— Problem requirements —
Please give the listing again in its entirety, exactly as written.

— Source data —
* * * * * * *

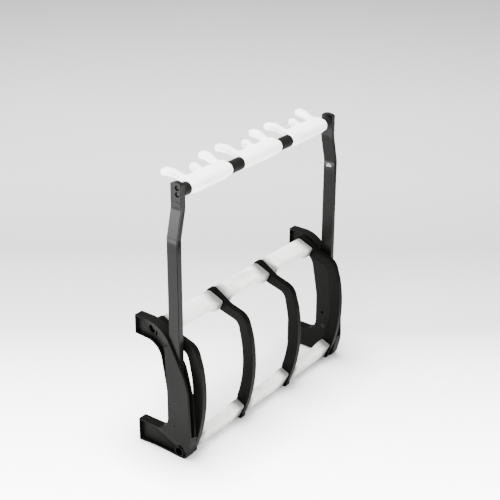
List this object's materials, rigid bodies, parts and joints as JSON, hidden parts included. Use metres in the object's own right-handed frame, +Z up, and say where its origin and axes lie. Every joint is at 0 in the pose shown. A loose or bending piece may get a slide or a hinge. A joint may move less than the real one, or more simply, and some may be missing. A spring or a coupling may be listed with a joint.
{
  "type": "folding multi-instrument floor rack",
  "caption": "Folding floor rack for guitars: C-shaped end plates, padded rails between curved ribs, and pivoting uprights with a pronged neck rail, shown folded and standing on its end.",
  "frame": {"origin": "centre of the footprint on the floor, folded rack standing on the feet of its end plates", "axes": "+X along the rails to the right, +Y toward the open side of the end plates (down when the rack is in use), +Z up"},
  "size_m": [0.642, 0.1794, 0.6948],
  "materials": {
    "plate": "satin moulded black",
    "rib": "satin moulded black",
    "upright": "satin dark grey coating",
    "fitting": "satin moulded black",
    "rail": "plated steel tube",
    "sleeve": "milky translucent soft foam",
    "neck_rest": "milky translucent soft foam",
    "collar": "dark satin rubber",
    "fastener": "dark plated screw",
    "screw": "bright plated screw",
    "washer": "pale slippery plastic",
    "bush": "pale slippery plastic",
    "plug": "black plastic",
    "stud": "pale soft button",
    "pad": "black rubber"
  },
  "bodies": {
    "base": {"left_end_plate": "plate", "left_arm_tip_pad": "pad", "left_foot_tip_pad": "pad", "left_pivot_bolt": "fastener", "left_pivot_washers": "washer", "right_end_plate": "plate", "right_arm_tip_pad": "pad", "right_foot_tip_pad": "pad", "right_pivot_bolt": "fastener", "right_pivot_washers": "washer", "left_end_rib": "rib", "left_middle_rib": "rib", "right_middle_rib": "rib", "right_end_rib": "rib", "front_rail_tube": "rail", "front_rail_plugs": "plug", "front_sleeve_left": "sleeve", "front_sleeve_middle": "sleeve", "front_sleeve_right": "sleeve", "rear_rail_tube": "rail", "rear_rail_plugs": "plug", "rear_sleeve_left": "sleeve", "rear_sleeve_middle": "sleeve", "rear_sleeve_right": "sleeve", "rail_bolts": "fastener"},
    "upright_frame": {"left_upright": "upright", "left_upright_end_plug": "plug", "left_top_fitting": "fitting", "left_bumper_stud": "stud", "left_pivot_bush": "bush", "right_upright": "upright", "right_upright_end_plug": "plug", "right_top_fitting": "fitting", "right_bumper_stud": "stud", "right_pivot_bush": "bush", "top_fitting_screws": "screw", "neck_rail_tube": "rail", "neck_rail_plugs": "plug", "neck_rest_left": "neck_rest", "neck_collar_left_a": "collar", "neck_collar_left_b": "collar", "neck_rest_middle": "neck_rest", "neck_collar_middle_a": "collar", "neck_collar_middle_b": "collar", "neck_rest_right": "neck_rest", "neck_collar_right_a": "collar", "neck_collar_right_b": "collar"}
  },
  "joints": [
    {"name": "upright_fold", "type": "hinge", "parent": "base", "child": "upright_frame", "pos_m": [0, -0.0265, 0.083], "axis": [1, 0, 0], "range_deg": [0, 95]}
  ]
}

* * * * * * *

— Full solution —
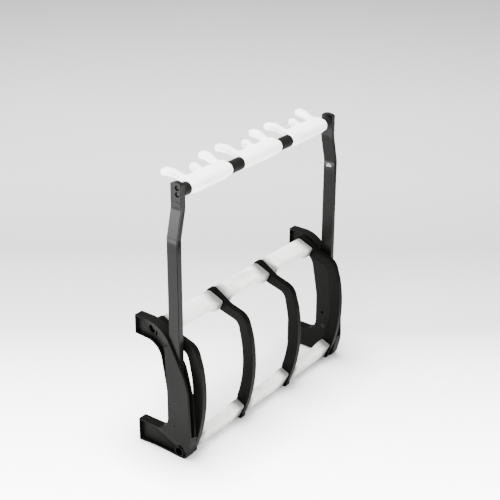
List this object's materials, rigid bodies, parts and joints as JSON, hidden parts included. Use metres in the object's own right-handed frame, +Z up, and say where its origin and axes lie. Every joint is at 0 in the pose shown. A loose or bending piece may get a slide or a hinge. A joint may move less than the real one, or more simply, and some may be missing. A spring or a coupling may be listed with a joint.
{
  "type": "folding multi-instrument floor rack",
  "caption": "Folding floor rack for guitars: C-shaped end plates, padded rails between curved ribs, and pivoting uprights with a pronged neck rail, shown folded and standing on its end.",
  "frame": {"origin": "centre of the footprint on the floor, folded rack standing on the feet of its end plates", "axes": "+X along the rails to the right, +Y toward the open side of the end plates (down when the rack is in use), +Z up"},
  "size_m": [0.642, 0.1794, 0.6948],
  "materials": {
    "plate": "satin moulded black",
    "rib": "satin moulded black",
    "upright": "satin dark grey coating",
    "fitting": "satin moulded black",
    "rail": "plated steel tube",
    "sleeve": "milky translucent soft foam",
    "neck_rest": "milky translucent soft foam",
    "collar": "dark satin rubber",
    "fastener": "dark plated screw",
    "screw": "bright plated screw",
    "washer": "pale slippery plastic",
    "bush": "pale slippery plastic",
    "plug": "black plastic",
    "stud": "pale soft button",
    "pad": "black rubber"
  },
  "bodies": {
    "base": {"left_end_plate": "plate", "left_arm_tip_pad": "pad", "left_foot_tip_pad": "pad", "left_pivot_bolt": "fastener", "left_pivot_washers": "washer", "right_end_plate": "plate", "right_arm_tip_pad": "pad", "right_foot_tip_pad": "pad", "right_pivot_bolt": "fastener", "right_pivot_washers": "washer", "left_end_rib": "rib", "left_middle_rib": "rib", "right_middle_rib": "rib", "right_end_rib": "rib", "front_rail_tube": "rail", "front_rail_plugs": "plug", "front_sleeve_left": "sleeve", "front_sleeve_middle": "sleeve", "front_sleeve_right": "sleeve", "rear_rail_tube": "rail", "rear_rail_plugs": "plug", "rear_sleeve_left": "sleeve", "rear_sleeve_middle": "sleeve", "rear_sleeve_right": "sleeve", "rail_bolts": "fastener"},
    "upright_frame": {"left_upright": "upright", "left_upright_end_plug": "plug", "left_top_fitting": "fitting", "left_bumper_stud": "stud", "left_pivot_bush": "bush", "right_upright": "upright", "right_upright_end_plug": "plug", "right_top_fitting": "fitting", "right_bumper_stud": "stud", "right_pivot_bush": "bush", "top_fitting_screws": "screw", "neck_rail_tube": "rail", "neck_rail_plugs": "plug", "neck_rest_left": "neck_rest", "neck_collar_left_a": "collar", "neck_collar_left_b": "collar", "neck_rest_middle": "neck_rest", "neck_collar_middle_a": "collar", "neck_collar_middle_b": "collar", "neck_rest_right": "neck_rest", "neck_collar_right_a": "collar", "neck_collar_right_b": "collar"}
  },
  "joints": [
    {"name": "upright_fold", "type": "hinge", "parent": "base", "child": "upright_frame", "pos_m": [0, -0.0265, 0.083], "axis": [1, 0, 0], "range_deg": [0, 95]}
  ]
}